Ma quello che è ancora più assurdo è che per le domande venivano utilizzati gli stessi indirizzi di residenza. Nel dettaglio, in 518 hanno dichiarato di vivere tutti nello stesso palazzo di Piazza Selinunte, in 287 in via degli Apuli in un unico condominio e 212 in viale Aretusa, allo stesso indirizzo. Tutti a Milano.

Una situazione che ha fatto rizzare le antenne alla Guardia di Finanza, ma solo quando ormai 20 milioni di euro ne erano stati erogati.
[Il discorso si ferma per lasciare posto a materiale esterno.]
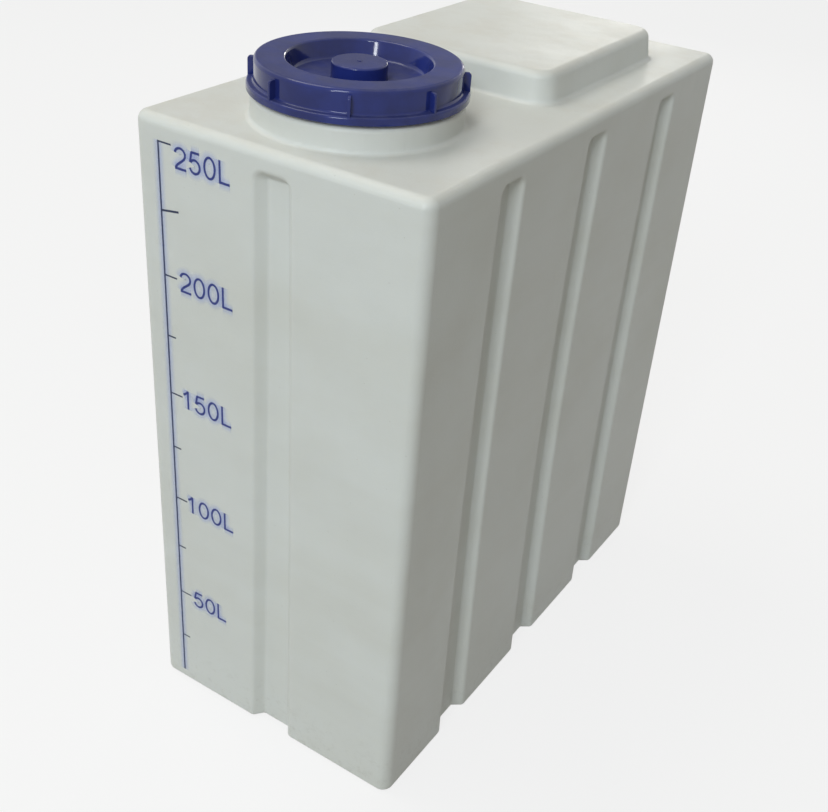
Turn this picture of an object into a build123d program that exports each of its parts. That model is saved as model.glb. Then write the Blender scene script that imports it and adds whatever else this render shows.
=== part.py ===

Il problema sta tutto nella pochezza dei controlli preliminari, con l’INPS che in questi mesi ha avuto difficoltà a comunicare con i Comuni. Sarebbe bastato, infatti, un incrocio dei dati con l’anagrafe cittadina per rendersi conto che c’era qualcosa che non andava. Anche la questione dell’attribuzione del codice fiscale lascia un’ombra sulla questione; ombra che dovrà essere chiarita dall’Agenzia delle Entrate.

Possiamo affermare che le truffe sul reddito di cittadinanza, specie negli ultimi tempi, sembrano essere all’ordine del giorno: bisogna lavorare su un sistema di controllo preventivo se non si vuole arrivare alla cura dei mali. A tal proposito, la Legge di Bilancio 2022 prevede proprio più controlli prima dell’erogazione della misura, con un maggiore intervento dei Comuni nella fase preliminare.

Basterà per evitare che situazioni come questa si ripetano?